Sunday, May 12, 2013

Living in the "Now Footstep"

A few years ago, a friend gave me a book of collected talks and essays by Fulton J. Sheen, called From the Angel's Blackboard.  At the time, I knew nothing about Sheen or his work.  Out of respect for my friend -- and so I'd be able to honestly respond in the event that he ever asked me how I liked the book -- I picked it up, and the very first piece struck me so much that I've continued to reflect on it ever since.  In this essay, Sheen (technically the Venerable and Most Reverend Bishop Fulton J. Sheen, but let's go with "Sheen" for the sake of brevity) offers reflections on the issue of anxiety.  I've found his reflections to be helpful in life in general, and particularly in my running.

Sheen comments that of all God's creatures, we humans are the only ones who have an understanding of time, an understanding which can lead to worry and anxiety.  Whereas other animals can feel fear and pain, we are the only creatures who feel persistent anxieties, due to the fact that we can anticipate the future and reflect on the past.  Instead of just thinking, "Ouch, that hurts," we have a tendency to think, "Ouch, that hurts -- What if this pain persists?  What if it keeps hurting, and even gets worse? Will I have this pain for the rest of my life? What does this mean for my vacation plans next week?"  Our understanding of the concept of past time can also lead to worries; in the case of emotional suffering, for instance, we might feel regret, thinking, "I really should have handled that situation differently.  I could have prevented all this heartache." 
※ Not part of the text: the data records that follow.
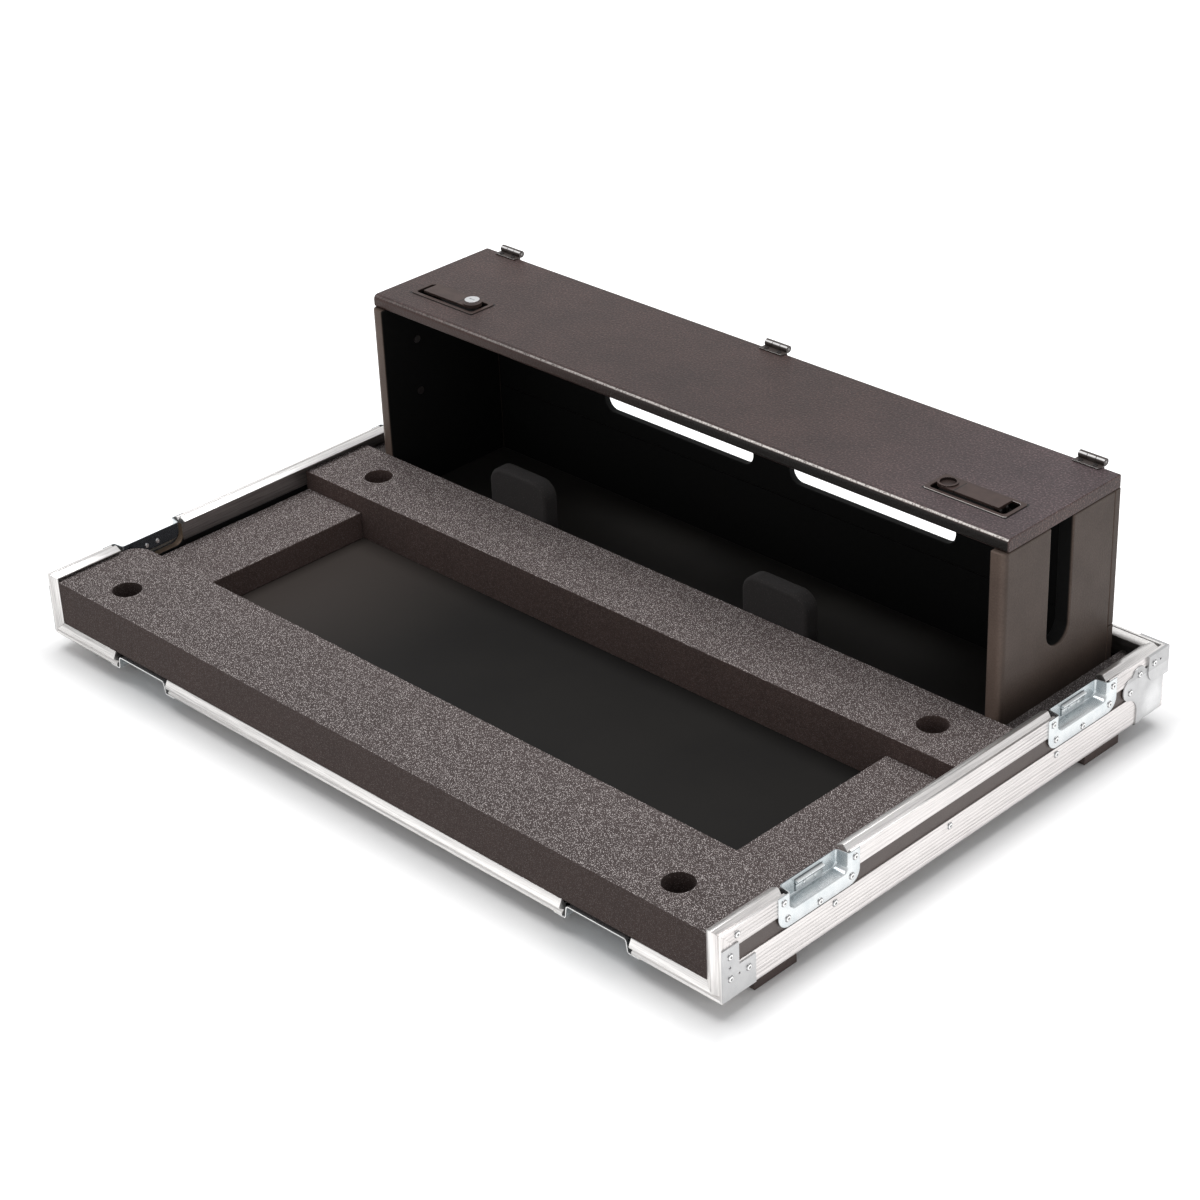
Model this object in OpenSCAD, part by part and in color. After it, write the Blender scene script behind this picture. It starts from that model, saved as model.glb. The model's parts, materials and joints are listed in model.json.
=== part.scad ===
// Open base tray of a mixer flight case, with foam beds and a lidded cable box at the rear.
// X runs along the long side, Y from the open front to the rear wall, Z up.
// Every module is drawn from the tray's front face and underside; at_case() moves it
// so that the origin is under the middle of the whole case, on the floor.

/* [Tray] */
// Outer width of the tray
case_w = 1000; // [900:1:1200]
// Outer depth of the tray
case_d = 668; // [650:1:800]
// Height of the walls from the underside to the outer lip of the top rail
wall_h = 74; // [70:1:110]
// Thickness of the laminated plywood boards
board_t = 9; // [7:0.5:9.5]
// Height of the feet under the tray
foot_h = 20; // [12:1:30]
// Length of a foot, front to back
foot_l = 58; // [40:1:80]
// Width of a foot
foot_w = 40; // [30:1:60]
// Distance from the tray's front face to a front foot
foot_front = 54; // [45:1:80]
// Distance from the tray's rear face to a rear foot
foot_rear = 59; // [45:1:80]
// Distance from the tray's side to a foot
foot_side = 10; // [6:1:30]

/* [Aluminium] */
// Wall thickness of the aluminium sections
section_t = 1.5; // [1.2:0.1:2]
// Height of the outer face of the top rail
rail_face = 20; // [18:0.5:22]
// Width of the top rail across the wall
rail_wide = 18; // [16:0.5:20]
// How far the tongue stands over the rail's outer lip
tongue_rise = 3; // [2:0.5:4]
// Leg of the bottom angle
angle_leg = 36; // [32:1:40]

/* [Hardware] */
// Sheet thickness of the pressed steel hardware
sheet_t = 1.2; // [1:0.1:1.5]
// Width of a catch dish over its flange
dish_w = 112; // [104:1:120]
// Height of a catch dish from its lower edge to its open edge
dish_h = 36; // [34:1:37]
// Width of the recess in a catch dish
recess_w = 80; // [70:1:84]
// Height of the recess in a catch dish
recess_h = 19.5; // [16:0.5:20]
// Depth of the recess in a catch dish
recess_depth = 14; // [12:0.5:15]
// Distance from the front face to the middle of the front side dishes
dish_front_y = 131; // [120:1:150]
// Distance from the rear face to the middle of the rear side dishes
dish_rear = 140; // [130:1:180]
// Distance from the tray's side to the middle of a dish under the front edge
dish_bottom = 157; // [130:1:200]
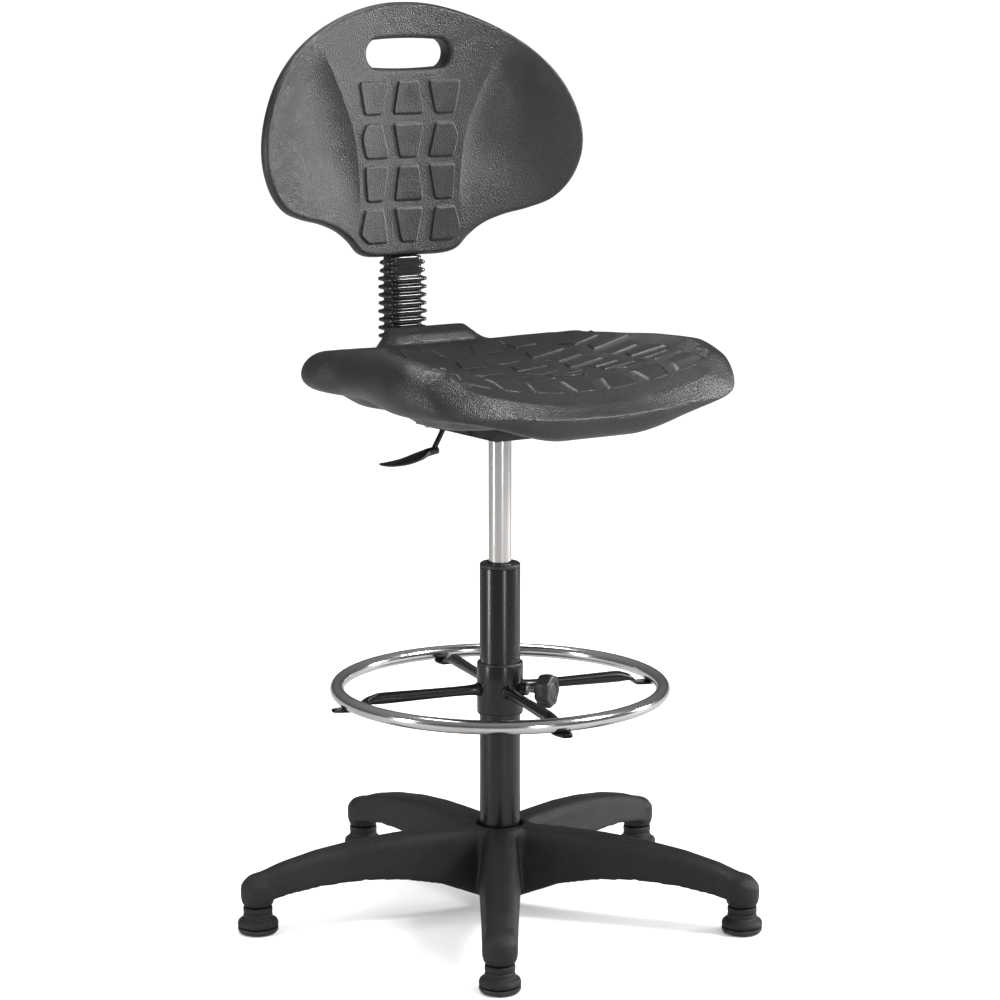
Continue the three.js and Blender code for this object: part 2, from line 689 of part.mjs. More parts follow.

We know the Bible tells us repeatedly to be not afraid or anxious (Matthew 6:25-34 is just one example), but that's easier said than done. How do we go about shedding our anxieties? Sheen's message is that, by entrusting our past and future totally to God and simply living in the "now moment," we can live a life without worry.  Because, generally, the "now moment" is okay.  In this "now moment," I'm fine.  I'm not in pain, I'm at a comfortable temperature, and I'm even experiencing a nice sense of productivity as I sit on my couch typing this.  I might feel a tendency to worry about whether I'll have time to get all my work done on Monday, or whether I ought to have said something different to a friend yesterday, but that's all in the future or the past.  It's out of my hands anyway, so I can give all that up to God; I can trust my past to His Divine Mercy (thank God!) and I can trust my future to His Divine Providence (again, thank God!) and just live in the now moment, offering praise and thanksgiving for every now moment.  Every time I reflect on Sheen's ideas, I feel the weight of anxiety lifted from my shoulders, as I'm reminded that I really don't need to worry -- over anything!

So how does this translate to running?  I'll use my most recent race as an example.  Around mile 8 I was hopping over a creek when I slipped on a wet rock.  I came down hard, landing on my knees and chin.  My running buddy would tell you that's no surprise.  I'm a faller.  In fact, the bigger story would be if I ran a trail and didn't fall.  But right away I knew there was something wrong with my left knee.  It really hurt to bend or straighten it.  I have never DNF'd ("did not finish"), and I wasn't about to then, so I massaged it for a few seconds and then began running again.  For the next 18 miles or so, I ran in pain.  The only thing that kept me going was focusing on the "now" footstep.  I asked Bishop Sheen to intercede on my behalf -- not that God would quell the pain, but that God would help me live in the "now" footstep, offering Him praise and thanksgiving for every footstep He was allowing me to take.  That kept me from wasting energy worrying about the past -- that if only I had been more careful going over that darn creek, I wouldn't be feeling this pain -- or worrying about the future -- that maybe I wouldn't be able to finish the race, and maybe this would affect my future running, if I had really damaged my knee.  Somehow through these prayers, I was able to finish, and even do pretty well. 

I should note that I'm not a physician, and it's likely that a doctor would advise against running through persistent pain.  I should also note that I'm not a trained theologian, so you can take my reflections as you will.  All I can say is that for me, Bishop Sheen's words are a big help in running the race of life -- which is definitely an ultramarathon.  And as ultra-runners say, "If the bone's not showin', just keep goin."